:: Job ::
Copy each line exactly. Leave nothing out.

:: Dataset section ::
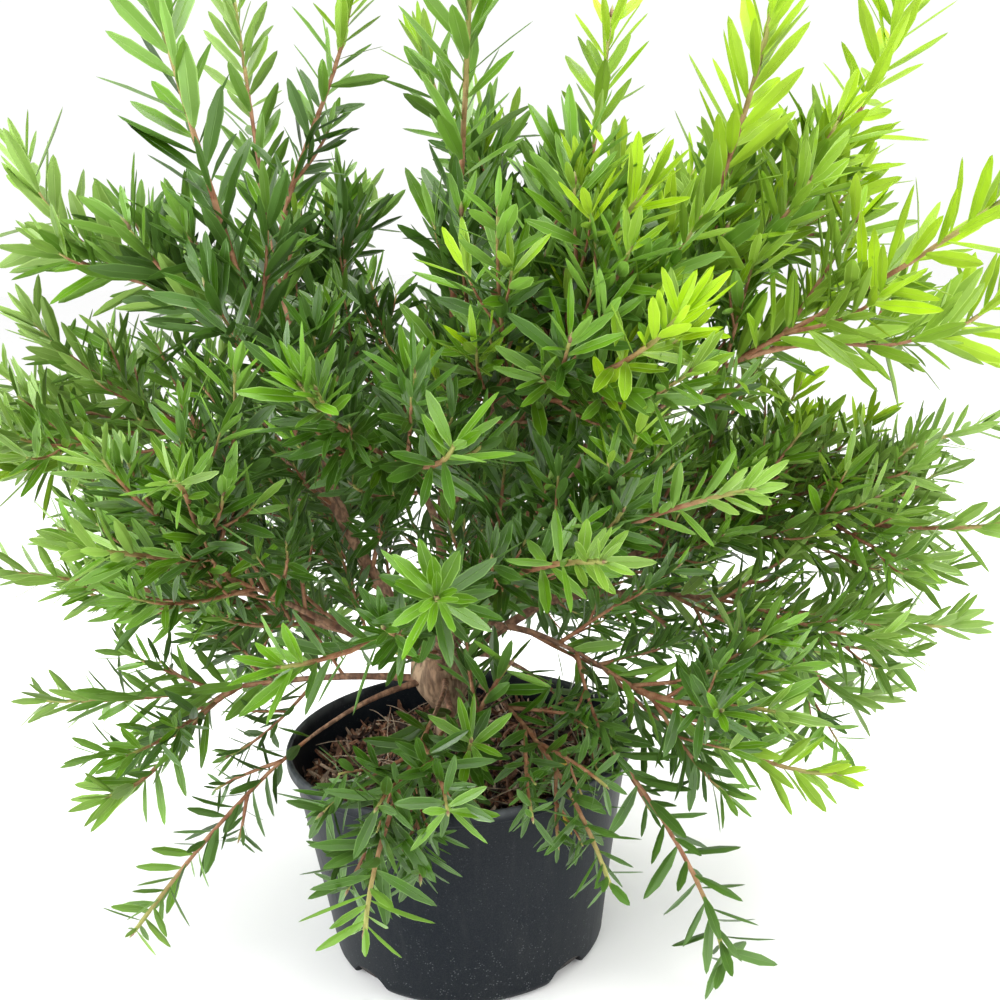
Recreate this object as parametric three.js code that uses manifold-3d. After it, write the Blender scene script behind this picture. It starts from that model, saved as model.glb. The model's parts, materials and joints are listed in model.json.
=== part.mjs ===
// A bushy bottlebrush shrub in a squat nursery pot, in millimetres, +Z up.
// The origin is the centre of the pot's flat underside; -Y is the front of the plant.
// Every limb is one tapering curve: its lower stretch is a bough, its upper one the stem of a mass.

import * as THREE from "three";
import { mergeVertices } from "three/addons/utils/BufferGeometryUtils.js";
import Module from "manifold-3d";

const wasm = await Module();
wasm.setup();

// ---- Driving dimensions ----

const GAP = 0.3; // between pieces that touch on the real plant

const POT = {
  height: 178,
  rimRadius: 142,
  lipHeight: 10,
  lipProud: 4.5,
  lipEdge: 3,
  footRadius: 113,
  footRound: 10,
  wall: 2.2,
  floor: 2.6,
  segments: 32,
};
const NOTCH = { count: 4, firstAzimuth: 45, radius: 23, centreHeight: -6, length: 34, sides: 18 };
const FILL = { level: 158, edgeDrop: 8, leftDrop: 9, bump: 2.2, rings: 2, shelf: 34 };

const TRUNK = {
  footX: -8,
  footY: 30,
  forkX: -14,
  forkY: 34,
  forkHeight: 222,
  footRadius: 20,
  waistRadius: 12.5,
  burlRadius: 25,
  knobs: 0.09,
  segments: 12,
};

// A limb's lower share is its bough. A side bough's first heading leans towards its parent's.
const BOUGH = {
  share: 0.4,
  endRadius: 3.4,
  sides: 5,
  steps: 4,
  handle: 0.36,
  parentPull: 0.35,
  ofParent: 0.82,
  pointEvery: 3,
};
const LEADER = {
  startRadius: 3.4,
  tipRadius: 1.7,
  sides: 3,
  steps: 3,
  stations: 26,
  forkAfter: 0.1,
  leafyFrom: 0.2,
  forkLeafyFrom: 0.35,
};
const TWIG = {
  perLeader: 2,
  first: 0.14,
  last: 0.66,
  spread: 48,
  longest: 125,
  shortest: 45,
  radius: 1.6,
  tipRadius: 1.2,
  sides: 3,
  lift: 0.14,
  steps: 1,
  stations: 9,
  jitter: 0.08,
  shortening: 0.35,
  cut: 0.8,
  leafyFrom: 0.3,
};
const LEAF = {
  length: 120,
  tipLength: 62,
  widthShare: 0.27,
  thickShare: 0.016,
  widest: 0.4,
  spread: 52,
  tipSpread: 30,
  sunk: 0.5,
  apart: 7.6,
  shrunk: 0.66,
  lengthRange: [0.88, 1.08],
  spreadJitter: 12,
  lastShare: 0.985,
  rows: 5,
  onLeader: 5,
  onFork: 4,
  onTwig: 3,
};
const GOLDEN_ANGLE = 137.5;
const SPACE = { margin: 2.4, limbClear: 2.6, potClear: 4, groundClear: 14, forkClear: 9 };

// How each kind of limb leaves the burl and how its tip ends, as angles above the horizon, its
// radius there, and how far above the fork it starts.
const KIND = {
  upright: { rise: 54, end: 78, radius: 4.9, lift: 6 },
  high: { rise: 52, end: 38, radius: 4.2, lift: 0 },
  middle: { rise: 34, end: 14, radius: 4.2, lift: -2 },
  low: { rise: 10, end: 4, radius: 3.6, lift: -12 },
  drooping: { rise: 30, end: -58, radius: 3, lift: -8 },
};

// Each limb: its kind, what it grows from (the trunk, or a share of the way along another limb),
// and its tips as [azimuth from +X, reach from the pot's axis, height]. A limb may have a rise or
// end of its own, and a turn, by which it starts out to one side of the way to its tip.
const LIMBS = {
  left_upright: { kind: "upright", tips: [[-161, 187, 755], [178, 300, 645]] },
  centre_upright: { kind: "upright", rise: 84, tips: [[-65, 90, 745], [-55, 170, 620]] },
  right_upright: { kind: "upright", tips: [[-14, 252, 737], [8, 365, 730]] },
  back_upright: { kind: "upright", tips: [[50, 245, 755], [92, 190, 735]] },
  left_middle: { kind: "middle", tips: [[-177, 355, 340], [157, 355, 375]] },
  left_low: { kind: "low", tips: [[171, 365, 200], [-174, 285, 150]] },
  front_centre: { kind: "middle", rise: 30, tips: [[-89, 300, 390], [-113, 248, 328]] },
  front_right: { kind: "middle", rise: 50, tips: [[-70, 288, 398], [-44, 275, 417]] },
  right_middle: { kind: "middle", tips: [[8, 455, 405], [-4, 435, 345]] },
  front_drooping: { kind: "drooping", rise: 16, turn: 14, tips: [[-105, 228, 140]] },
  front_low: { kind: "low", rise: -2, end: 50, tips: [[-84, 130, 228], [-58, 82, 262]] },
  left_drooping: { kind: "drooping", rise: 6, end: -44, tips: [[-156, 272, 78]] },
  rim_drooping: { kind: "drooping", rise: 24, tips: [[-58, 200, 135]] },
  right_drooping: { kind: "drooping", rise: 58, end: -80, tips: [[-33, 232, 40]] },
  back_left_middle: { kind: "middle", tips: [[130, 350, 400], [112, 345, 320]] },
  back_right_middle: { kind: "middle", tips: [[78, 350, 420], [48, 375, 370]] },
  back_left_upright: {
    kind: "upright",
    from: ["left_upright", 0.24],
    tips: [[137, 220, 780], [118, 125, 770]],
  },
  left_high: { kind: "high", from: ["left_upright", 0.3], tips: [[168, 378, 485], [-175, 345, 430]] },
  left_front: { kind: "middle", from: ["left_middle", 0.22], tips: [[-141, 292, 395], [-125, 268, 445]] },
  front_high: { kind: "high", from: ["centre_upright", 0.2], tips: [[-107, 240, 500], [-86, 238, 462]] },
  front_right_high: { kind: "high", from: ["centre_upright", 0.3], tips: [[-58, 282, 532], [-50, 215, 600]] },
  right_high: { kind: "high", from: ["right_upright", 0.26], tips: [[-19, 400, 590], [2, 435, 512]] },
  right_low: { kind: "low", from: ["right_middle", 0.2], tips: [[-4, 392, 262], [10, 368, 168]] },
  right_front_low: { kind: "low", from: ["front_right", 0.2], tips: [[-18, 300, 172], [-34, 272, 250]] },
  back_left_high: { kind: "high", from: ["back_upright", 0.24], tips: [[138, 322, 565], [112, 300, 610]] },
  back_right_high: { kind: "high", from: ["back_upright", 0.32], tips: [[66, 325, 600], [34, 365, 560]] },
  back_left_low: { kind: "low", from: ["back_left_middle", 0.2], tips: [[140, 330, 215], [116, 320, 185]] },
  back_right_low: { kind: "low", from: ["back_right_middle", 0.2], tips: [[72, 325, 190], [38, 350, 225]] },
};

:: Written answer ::
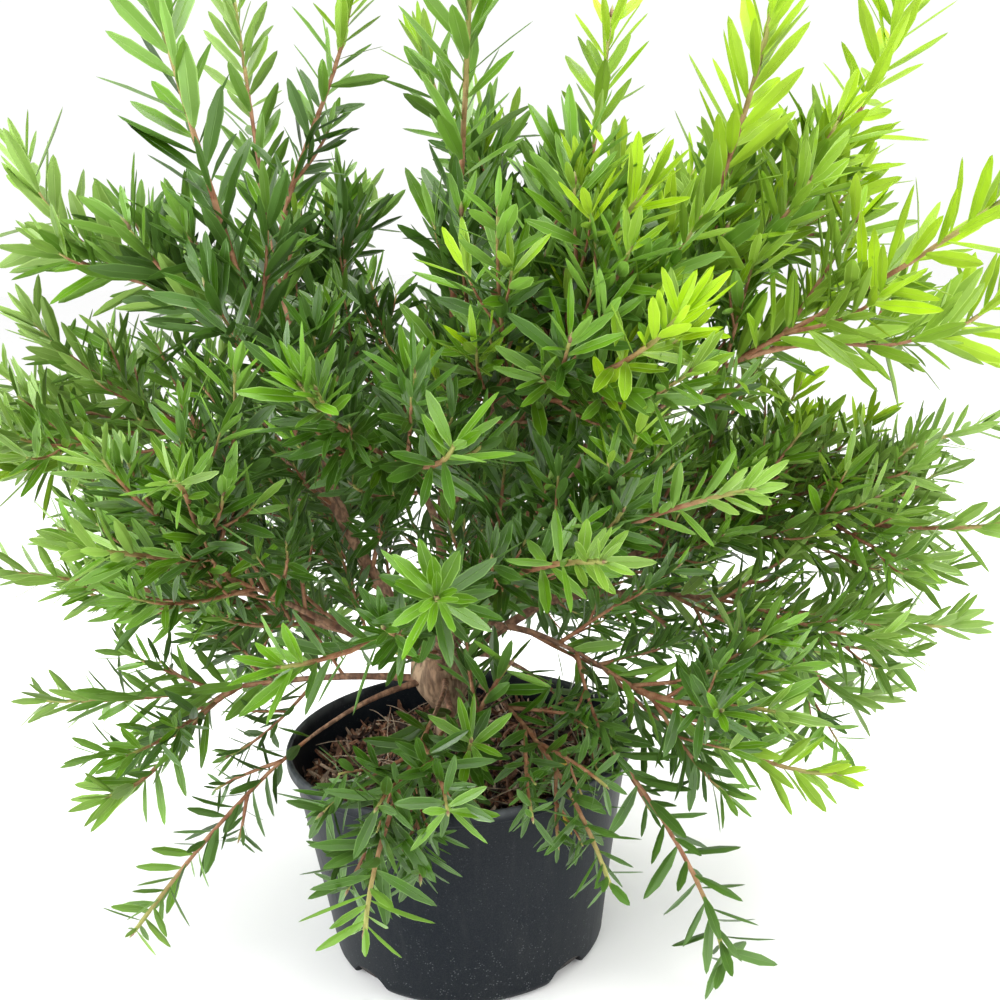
Recreate this object as parametric three.js code that uses manifold-3d. After it, write the Blender scene script behind this picture. It starts from that model, saved as model.glb. The model's parts, materials and joints are listed in model.json.
=== part.mjs ===
// A bushy bottlebrush shrub in a squat nursery pot, in millimetres, +Z up.
// The origin is the centre of the pot's flat underside; -Y is the front of the plant.
// Every limb is one tapering curve: its lower stretch is a bough, its upper one the stem of a mass.

import * as THREE from "three";
import { mergeVertices } from "three/addons/utils/BufferGeometryUtils.js";
import Module from "manifold-3d";

const wasm = await Module();
wasm.setup();

// ---- Driving dimensions ----

const GAP = 0.3; // between pieces that touch on the real plant

const POT = {
  height: 178,
  rimRadius: 142,
  lipHeight: 10,
  lipProud: 4.5,
  lipEdge: 3,
  footRadius: 113,
  footRound: 10,
  wall: 2.2,
  floor: 2.6,
  segments: 32,
};
const NOTCH = { count: 4, firstAzimuth: 45, radius: 23, centreHeight: -6, length: 34, sides: 18 };
const FILL = { level: 158, edgeDrop: 8, leftDrop: 9, bump: 2.2, rings: 2, shelf: 34 };

const TRUNK = {
  footX: -8,
  footY: 30,
  forkX: -14,
  forkY: 34,
  forkHeight: 222,
  footRadius: 20,
  waistRadius: 12.5,
  burlRadius: 25,
  knobs: 0.09,
  segments: 12,
};

// A limb's lower share is its bough. A side bough's first heading leans towards its parent's.
const BOUGH = {
  share: 0.4,
  endRadius: 3.4,
  sides: 5,
  steps: 4,
  handle: 0.36,
  parentPull: 0.35,
  ofParent: 0.82,
  pointEvery: 3,
};
const LEADER = {
  startRadius: 3.4,
  tipRadius: 1.7,
  sides: 3,
  steps: 3,
  stations: 26,
  forkAfter: 0.1,
  leafyFrom: 0.2,
  forkLeafyFrom: 0.35,
};
const TWIG = {
  perLeader: 2,
  first: 0.14,
  last: 0.66,
  spread: 48,
  longest: 125,
  shortest: 45,
  radius: 1.6,
  tipRadius: 1.2,
  sides: 3,
  lift: 0.14,
  steps: 1,
  stations: 9,
  jitter: 0.08,
  shortening: 0.35,
  cut: 0.8,
  leafyFrom: 0.3,
};
const LEAF = {
  length: 120,
  tipLength: 62,
  widthShare: 0.27,
  thickShare: 0.016,
  widest: 0.4,
  spread: 52,
  tipSpread: 30,
  sunk: 0.5,
  apart: 7.6,
  shrunk: 0.66,
  lengthRange: [0.88, 1.08],
  spreadJitter: 12,
  lastShare: 0.985,
  rows: 5,
  onLeader: 5,
  onFork: 4,
  onTwig: 3,
};
const GOLDEN_ANGLE = 137.5;
const SPACE = { margin: 2.4, limbClear: 2.6, potClear: 4, groundClear: 14, forkClear: 9 };

// How each kind of limb leaves the burl and how its tip ends, as angles above the horizon, its
// radius there, and how far above the fork it starts.
const KIND = {
  upright: { rise: 54, end: 78, radius: 4.9, lift: 6 },
  high: { rise: 52, end: 38, radius: 4.2, lift: 0 },
  middle: { rise: 34, end: 14, radius: 4.2, lift: -2 },
  low: { rise: 10, end: 4, radius: 3.6, lift: -12 },
  drooping: { rise: 30, end: -58, radius: 3, lift: -8 },
};

// Each limb: its kind, what it grows from (the trunk, or a share of the way along another limb),
// and its tips as [azimuth from +X, reach from the pot's axis, height]. A limb may have a rise or
// end of its own, and a turn, by which it starts out to one side of the way to its tip.
const LIMBS = {
  left_upright: { kind: "upright", tips: [[-161, 187, 755], [178, 300, 645]] },
  centre_upright: { kind: "upright", rise: 84, tips: [[-65, 90, 745], [-55, 170, 620]] },
  right_upright: { kind: "upright", tips: [[-14, 252, 737], [8, 365, 730]] },
  back_upright: { kind: "upright", tips: [[50, 245, 755], [92, 190, 735]] },
  left_middle: { kind: "middle", tips: [[-177, 355, 340], [157, 355, 375]] },
  left_low: { kind: "low", tips: [[171, 365, 200], [-174, 285, 150]] },
  front_centre: { kind: "middle", rise: 30, tips: [[-89, 300, 390], [-113, 248, 328]] },
  front_right: { kind: "middle", rise: 50, tips: [[-70, 288, 398], [-44, 275, 417]] },
  right_middle: { kind: "middle", tips: [[8, 455, 405], [-4, 435, 345]] },
  front_drooping: { kind: "drooping", rise: 16, turn: 14, tips: [[-105, 228, 140]] },
  front_low: { kind: "low", rise: -2, end: 50, tips: [[-84, 130, 228], [-58, 82, 262]] },
  left_drooping: { kind: "drooping", rise: 6, end: -44, tips: [[-156, 272, 78]] },
  rim_drooping: { kind: "drooping", rise: 24, tips: [[-58, 200, 135]] },
  right_drooping: { kind: "drooping", rise: 58, end: -80, tips: [[-33, 232, 40]] },
  back_left_middle: { kind: "middle", tips: [[130, 350, 400], [112, 345, 320]] },
  back_right_middle: { kind: "middle", tips: [[78, 350, 420], [48, 375, 370]] },
  back_left_upright: {
    kind: "upright",
    from: ["left_upright", 0.24],
    tips: [[137, 220, 780], [118, 125, 770]],
  },
  left_high: { kind: "high", from: ["left_upright", 0.3], tips: [[168, 378, 485], [-175, 345, 430]] },
  left_front: { kind: "middle", from: ["left_middle", 0.22], tips: [[-141, 292, 395], [-125, 268, 445]] },
  front_high: { kind: "high", from: ["centre_upright", 0.2], tips: [[-107, 240, 500], [-86, 238, 462]] },
  front_right_high: { kind: "high", from: ["centre_upright", 0.3], tips: [[-58, 282, 532], [-50, 215, 600]] },
  right_high: { kind: "high", from: ["right_upright", 0.26], tips: [[-19, 400, 590], [2, 435, 512]] },
  right_low: { kind: "low", from: ["right_middle", 0.2], tips: [[-4, 392, 262], [10, 368, 168]] },
  right_front_low: { kind: "low", from: ["front_right", 0.2], tips: [[-18, 300, 172], [-34, 272, 250]] },
  back_left_high: { kind: "high", from: ["back_upright", 0.24], tips: [[138, 322, 565], [112, 300, 610]] },
  back_right_high: { kind: "high", from: ["back_upright", 0.32], tips: [[66, 325, 600], [34, 365, 560]] },
  back_left_low: { kind: "low", from: ["back_left_middle", 0.2], tips: [[140, 330, 215], [116, 320, 185]] },
  back_right_low: { kind: "low", from: ["back_right_middle", 0.2], tips: [[72, 325, 190], [38, 350, 225]] },
};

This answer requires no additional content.